Once Singer got past all of those initial welcoming tasks, he stepped right into full rehearsals.
The first thing new members learn is the PPR – the post, present and retiring for the colors.
“The first impressions when I came into the honor guard, it was a unique experience. I wasn’t quite expecting to be involved with such high-ranking people. I mean, in a line unit you generally don’t interact with someone higher ranking than a company commander – here you’re constantly around colonels, general officers. And the level of professionalism is certainly different, you always keep that military bearing in check,” Rodriguez said.

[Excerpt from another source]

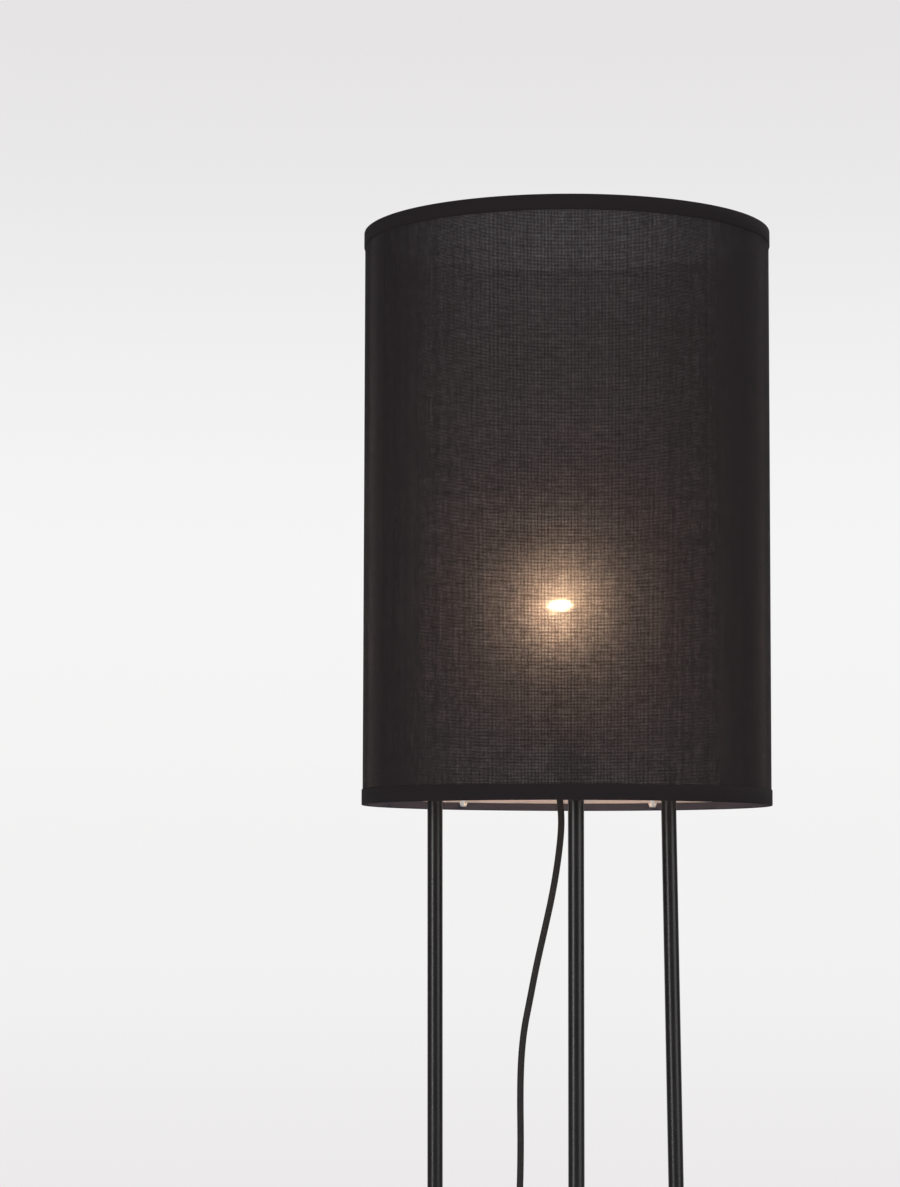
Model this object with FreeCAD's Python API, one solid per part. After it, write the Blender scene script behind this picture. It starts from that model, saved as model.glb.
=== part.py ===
import FreeCAD, Part
import math
import os

os.makedirs("parts", exist_ok=True)

Vec = FreeCAD.Vector
up = Vec(0, 0, 1)

# Clearances shared by the whole lamp, in millimetres like every length here
fit_gap = 0.05       # a thread or plug in its hole
hole_gap = 0.3       # a screw in its through hole
seat_gap = 0.3       # a loose piece on what carries it
layer_gap = 0.1      # glued layers of the shade
cut_over = 1.0       # how far a hole is cut past its face
same_point = 0.003   # two corners nearer than this are one
arc_share = 0.45     # of the shorter run beside it, taken by the arc at each point of a route

# Base: a round steel plate on a felt disc
plate_radius = 170.0
plate_thickness = 8.0
plate_round = 2.5
plate_break = 0.8
felt_edge = 5.0        # from the felt's rim to the plate's
felt_radius = plate_radius - felt_edge
felt_thickness = 2.0
felt_hole_radius = 9.0

# Legs: three round steel tubes, slightly splayed, twisted and leaning
leg_radius = 8.0
leg_wall = 1.5
leg_height = 1096.0
foot_edge = 20.0     # from a foot's middle to the plate's edge
foot_circle_radius = plate_radius - foot_edge
foot_azimuth = 3.8
head_circle_radius = 142.0
head_azimuth = 6.7
head_offset_x = -7.4
leg_names = ["leg_front", "leg_right", "leg_left"]
leg_azimuths = {name: i * 360 / len(leg_names) for i, name in enumerate(leg_names)}
leg_plug_length = 24.0

# Countersunk screws: a shank, a conical head and a hexagon socket
foot_screw = {"shank_radius": 3.0, "length": 26.0, "head_radius": 6.0, "head_depth": 3.3,
              "socket_radius": 2.3, "socket_depth": 2.0, "sunk": 0.2}
head_screw = {"shank_radius": 2.5, "length": 18.0, "head_radius": 4.8, "head_depth": 2.5,
              "socket_radius": 1.7, "socket_depth": 1.5, "sunk": 0.2}

# Star bracket on the leg tops, with the pins that the shade drops over
star_thickness = 4.0
star_hub_radius = 26.0
star_arm_width = 16.0
pin_circle_radius = 104.0
pin_radius = 4.2
pin_height = 16.0
pin_round = 1.2
pin_rivet_radius = 2.5

# Lampholder, stacked on the star's hub
nipple_radius = 5.0
nipple_bore_radius = 3.7
nipple_below = 15.0
nipple_in_cap = 8.0
nut_across_flats = 15.0
nut_thickness = 4.0
grip_radius = 7.0
grip_tip_radius = 4.6
grip_body_height = 9.0
grip_taper_height = 11.0
grip_thread_depth = 8.0
sleeve_radius = 7.0
sleeve_height = 30.0
cap_radius = 20.0
cap_neck_radius = 9.0
cap_neck_height = 6.0
cap_shoulder_height = 10.0
cap_height = 26.0
cap_wall = 3.5
cap_floor = 3.0
skirt_height = 36.0
skirt_wall = 1.8
skirt_lip = 1.2
skirt_lip_height = 1.6
core_height = 15.0
core_groove_radius = 11.5
core_groove_width = 1.2
core_groove_depth = 2.0
shell_wall = 0.4
shell_height = 19.0
leaf_half_length = 7.0
leaf_width = 5.0
leaf_thickness = 0.4
leaf_rise = 2.7

# Bulb: clear pear-shaped glass on a screw cap
bulb_cap_radius = 13.05
bulb_cap_wall = 0.5
bulb_cap_height = 20.0
bulb_cap_chamfer = 1.6
bulb_cap_taper = 2.5
bulb_contact_radius = 4.5
bulb_contact_height = 1.2
bulb_insulator_height = 4.0
bulb_glass_radius = 30.0
bulb_glass_wall = 0.8
bulb_neck_radius = 12.3
bulb_neck_above_cap = 4.0
bulb_light_height = 75.0
bulb_stem_flange = 1.2
bulb_stem_in_cap = 6.5
bulb_stem_radius = 6.0
bulb_stem_tip_radius = 2.2
bulb_stem_shoulder = 16.0
bulb_stem_height = 44.0
lead_radius = 0.4
lead_foot_spread = 1.6
filament_radius = 0.6
filament_half_span = 13.0
filament_rise = 3.5
filament_tilt = 7.0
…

“Sure, there’s times when we’re more relaxed and joking around, but you have to have that sense of time and place. Certain types of soldiers do well here, definitely the more respectful and squared-away (you are) the better,” Rodriguez added.
One of the most significant roles for the honor guard is to provide funeral honors for soldiers, to include performing a 21-gun salute. An honor guard may also serve as the "guardians of the colors" by displaying and escorting the national flag on ceremonial occasions at official state functions.
Finally, honor guards usually provide detachments for review by visiting heads of state.
“We maintain flags for the general, including the ones on their houses. When there are special events we prepare and set up flags. When there’s VIPs, we’ll often become the custodians, the flag-wranglers and caretakers for those high ranking visitors’ colors,” Sims said.
On April 12, World War II Japanese-American veterans from the Nisei Veterans Committee will present nine of the honor guard soldiers with the Congressional Gold Medal.
But for the I Corps Honor Guard, it’s business as usual this week. Singer carried the National flag for a “Music in Our Schools Program,” his first as a team leader. For the rest of the honor guard, they have an upcoming NCO induction ceremony and more rehearsals.